** Start of Data provided **

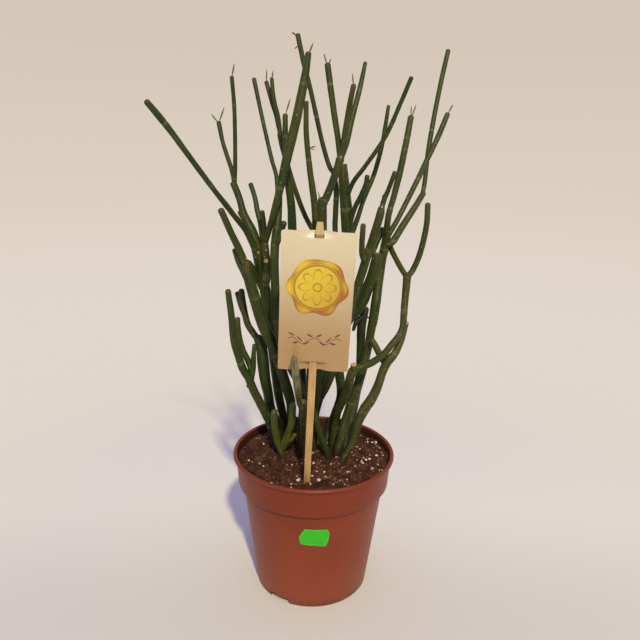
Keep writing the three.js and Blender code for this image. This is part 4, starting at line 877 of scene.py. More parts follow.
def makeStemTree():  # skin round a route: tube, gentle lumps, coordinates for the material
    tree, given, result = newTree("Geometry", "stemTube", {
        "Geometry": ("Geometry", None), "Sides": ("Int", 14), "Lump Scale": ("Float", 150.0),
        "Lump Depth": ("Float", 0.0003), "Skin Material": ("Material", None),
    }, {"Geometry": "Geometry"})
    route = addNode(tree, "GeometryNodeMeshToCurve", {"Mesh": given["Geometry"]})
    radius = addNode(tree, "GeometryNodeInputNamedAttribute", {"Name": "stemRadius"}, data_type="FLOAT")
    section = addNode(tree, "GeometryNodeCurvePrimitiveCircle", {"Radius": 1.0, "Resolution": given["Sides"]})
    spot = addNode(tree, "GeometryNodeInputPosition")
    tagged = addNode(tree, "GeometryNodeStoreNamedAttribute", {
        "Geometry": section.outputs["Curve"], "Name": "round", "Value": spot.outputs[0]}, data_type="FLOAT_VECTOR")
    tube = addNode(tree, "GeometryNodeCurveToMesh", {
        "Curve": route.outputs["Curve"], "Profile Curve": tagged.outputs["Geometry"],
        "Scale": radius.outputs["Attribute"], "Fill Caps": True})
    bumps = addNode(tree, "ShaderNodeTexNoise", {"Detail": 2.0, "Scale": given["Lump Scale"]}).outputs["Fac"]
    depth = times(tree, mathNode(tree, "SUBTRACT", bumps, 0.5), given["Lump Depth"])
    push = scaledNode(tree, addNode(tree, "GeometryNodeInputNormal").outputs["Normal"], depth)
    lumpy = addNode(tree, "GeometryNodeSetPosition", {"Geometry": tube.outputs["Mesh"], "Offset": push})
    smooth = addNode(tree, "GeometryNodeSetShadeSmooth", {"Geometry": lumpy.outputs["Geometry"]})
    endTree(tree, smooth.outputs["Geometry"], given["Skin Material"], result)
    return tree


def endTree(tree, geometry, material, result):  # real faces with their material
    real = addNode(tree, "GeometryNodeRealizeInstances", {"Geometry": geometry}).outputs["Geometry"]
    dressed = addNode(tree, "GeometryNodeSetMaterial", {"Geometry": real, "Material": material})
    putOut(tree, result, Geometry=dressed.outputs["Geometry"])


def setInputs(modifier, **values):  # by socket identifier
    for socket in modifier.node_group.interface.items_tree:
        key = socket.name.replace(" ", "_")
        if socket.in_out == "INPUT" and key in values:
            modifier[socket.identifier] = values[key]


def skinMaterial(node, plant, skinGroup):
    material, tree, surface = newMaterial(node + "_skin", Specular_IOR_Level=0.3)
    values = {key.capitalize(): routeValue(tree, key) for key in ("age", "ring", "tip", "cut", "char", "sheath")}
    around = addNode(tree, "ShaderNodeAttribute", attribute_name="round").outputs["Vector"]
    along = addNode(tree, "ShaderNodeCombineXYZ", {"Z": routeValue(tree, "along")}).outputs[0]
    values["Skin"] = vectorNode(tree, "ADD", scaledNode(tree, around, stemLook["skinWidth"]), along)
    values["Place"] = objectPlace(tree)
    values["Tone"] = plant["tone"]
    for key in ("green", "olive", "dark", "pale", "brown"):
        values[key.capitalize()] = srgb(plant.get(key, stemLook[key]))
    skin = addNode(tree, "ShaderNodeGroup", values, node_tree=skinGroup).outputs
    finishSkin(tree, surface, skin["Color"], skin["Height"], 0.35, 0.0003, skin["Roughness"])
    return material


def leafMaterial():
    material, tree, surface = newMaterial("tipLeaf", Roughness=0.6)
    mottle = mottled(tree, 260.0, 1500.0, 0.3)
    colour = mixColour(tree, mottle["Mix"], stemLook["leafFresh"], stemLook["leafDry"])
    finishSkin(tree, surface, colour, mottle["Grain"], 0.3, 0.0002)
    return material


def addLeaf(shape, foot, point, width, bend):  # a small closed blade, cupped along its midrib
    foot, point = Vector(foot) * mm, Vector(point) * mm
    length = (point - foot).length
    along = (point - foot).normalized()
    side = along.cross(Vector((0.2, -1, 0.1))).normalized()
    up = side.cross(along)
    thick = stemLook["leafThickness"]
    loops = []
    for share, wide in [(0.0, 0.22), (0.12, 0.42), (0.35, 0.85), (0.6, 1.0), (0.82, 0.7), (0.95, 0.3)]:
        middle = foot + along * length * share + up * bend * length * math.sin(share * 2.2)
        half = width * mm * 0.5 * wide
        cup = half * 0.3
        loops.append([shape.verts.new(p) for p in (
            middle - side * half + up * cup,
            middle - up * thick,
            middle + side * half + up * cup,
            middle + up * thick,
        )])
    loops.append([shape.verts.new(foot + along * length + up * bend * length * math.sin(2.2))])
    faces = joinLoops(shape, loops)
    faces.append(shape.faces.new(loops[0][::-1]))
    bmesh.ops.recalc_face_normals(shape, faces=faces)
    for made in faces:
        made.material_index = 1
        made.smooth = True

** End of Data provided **

Reproduce the material verbatim, line by line.

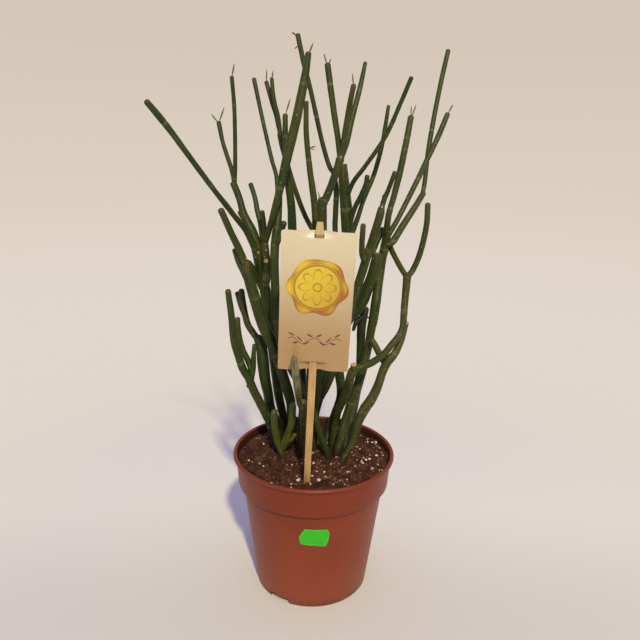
Keep writing the three.js and Blender code for this image. This is part 4, starting at line 877 of scene.py. More parts follow.
def makeStemTree():  # skin round a route: tube, gentle lumps, coordinates for the material
    tree, given, result = newTree("Geometry", "stemTube", {
        "Geometry": ("Geometry", None), "Sides": ("Int", 14), "Lump Scale": ("Float", 150.0),
        "Lump Depth": ("Float", 0.0003), "Skin Material": ("Material", None),
    }, {"Geometry": "Geometry"})
    route = addNode(tree, "GeometryNodeMeshToCurve", {"Mesh": given["Geometry"]})
    radius = addNode(tree, "GeometryNodeInputNamedAttribute", {"Name": "stemRadius"}, data_type="FLOAT")
    section = addNode(tree, "GeometryNodeCurvePrimitiveCircle", {"Radius": 1.0, "Resolution": given["Sides"]})
    spot = addNode(tree, "GeometryNodeInputPosition")
    tagged = addNode(tree, "GeometryNodeStoreNamedAttribute", {
        "Geometry": section.outputs["Curve"], "Name": "round", "Value": spot.outputs[0]}, data_type="FLOAT_VECTOR")
    tube = addNode(tree, "GeometryNodeCurveToMesh", {
        "Curve": route.outputs["Curve"], "Profile Curve": tagged.outputs["Geometry"],
        "Scale": radius.outputs["Attribute"], "Fill Caps": True})
    bumps = addNode(tree, "ShaderNodeTexNoise", {"Detail": 2.0, "Scale": given["Lump Scale"]}).outputs["Fac"]
    depth = times(tree, mathNode(tree, "SUBTRACT", bumps, 0.5), given["Lump Depth"])
    push = scaledNode(tree, addNode(tree, "GeometryNodeInputNormal").outputs["Normal"], depth)
    lumpy = addNode(tree, "GeometryNodeSetPosition", {"Geometry": tube.outputs["Mesh"], "Offset": push})
    smooth = addNode(tree, "GeometryNodeSetShadeSmooth", {"Geometry": lumpy.outputs["Geometry"]})
    endTree(tree, smooth.outputs["Geometry"], given["Skin Material"], result)
    return tree


def endTree(tree, geometry, material, result):  # real faces with their material
    real = addNode(tree, "GeometryNodeRealizeInstances", {"Geometry": geometry}).outputs["Geometry"]
    dressed = addNode(tree, "GeometryNodeSetMaterial", {"Geometry": real, "Material": material})
    putOut(tree, result, Geometry=dressed.outputs["Geometry"])


def setInputs(modifier, **values):  # by socket identifier
    for socket in modifier.node_group.interface.items_tree:
        key = socket.name.replace(" ", "_")
        if socket.in_out == "INPUT" and key in values:
            modifier[socket.identifier] = values[key]


def skinMaterial(node, plant, skinGroup):
    material, tree, surface = newMaterial(node + "_skin", Specular_IOR_Level=0.3)
    values = {key.capitalize(): routeValue(tree, key) for key in ("age", "ring", "tip", "cut", "char", "sheath")}
    around = addNode(tree, "ShaderNodeAttribute", attribute_name="round").outputs["Vector"]
    along = addNode(tree, "ShaderNodeCombineXYZ", {"Z": routeValue(tree, "along")}).outputs[0]
    values["Skin"] = vectorNode(tree, "ADD", scaledNode(tree, around, stemLook["skinWidth"]), along)
    values["Place"] = objectPlace(tree)
    values["Tone"] = plant["tone"]
    for key in ("green", "olive", "dark", "pale", "brown"):
        values[key.capitalize()] = srgb(plant.get(key, stemLook[key]))
    skin = addNode(tree, "ShaderNodeGroup", values, node_tree=skinGroup).outputs
    finishSkin(tree, surface, skin["Color"], skin["Height"], 0.35, 0.0003, skin["Roughness"])
    return material


def leafMaterial():
    material, tree, surface = newMaterial("tipLeaf", Roughness=0.6)
    mottle = mottled(tree, 260.0, 1500.0, 0.3)
    colour = mixColour(tree, mottle["Mix"], stemLook["leafFresh"], stemLook["leafDry"])
    finishSkin(tree, surface, colour, mottle["Grain"], 0.3, 0.0002)
    return material


def addLeaf(shape, foot, point, width, bend):  # a small closed blade, cupped along its midrib
    foot, point = Vector(foot) * mm, Vector(point) * mm
    length = (point - foot).length
    along = (point - foot).normalized()
    side = along.cross(Vector((0.2, -1, 0.1))).normalized()
    up = side.cross(along)
    thick = stemLook["leafThickness"]
    loops = []
    for share, wide in [(0.0, 0.22), (0.12, 0.42), (0.35, 0.85), (0.6, 1.0), (0.82, 0.7), (0.95, 0.3)]:
        middle = foot + along * length * share + up * bend * length * math.sin(share * 2.2)
        half = width * mm * 0.5 * wide
        cup = half * 0.3
        loops.append([shape.verts.new(p) for p in (
            middle - side * half + up * cup,
            middle - up * thick,
            middle + side * half + up * cup,
            middle + up * thick,
        )])
    loops.append([shape.verts.new(foot + along * length + up * bend * length * math.sin(2.2))])
    faces = joinLoops(shape, loops)
    faces.append(shape.faces.new(loops[0][::-1]))
    bmesh.ops.recalc_face_normals(shape, faces=faces)
    for made in faces:
        made.material_index = 1
        made.smooth = True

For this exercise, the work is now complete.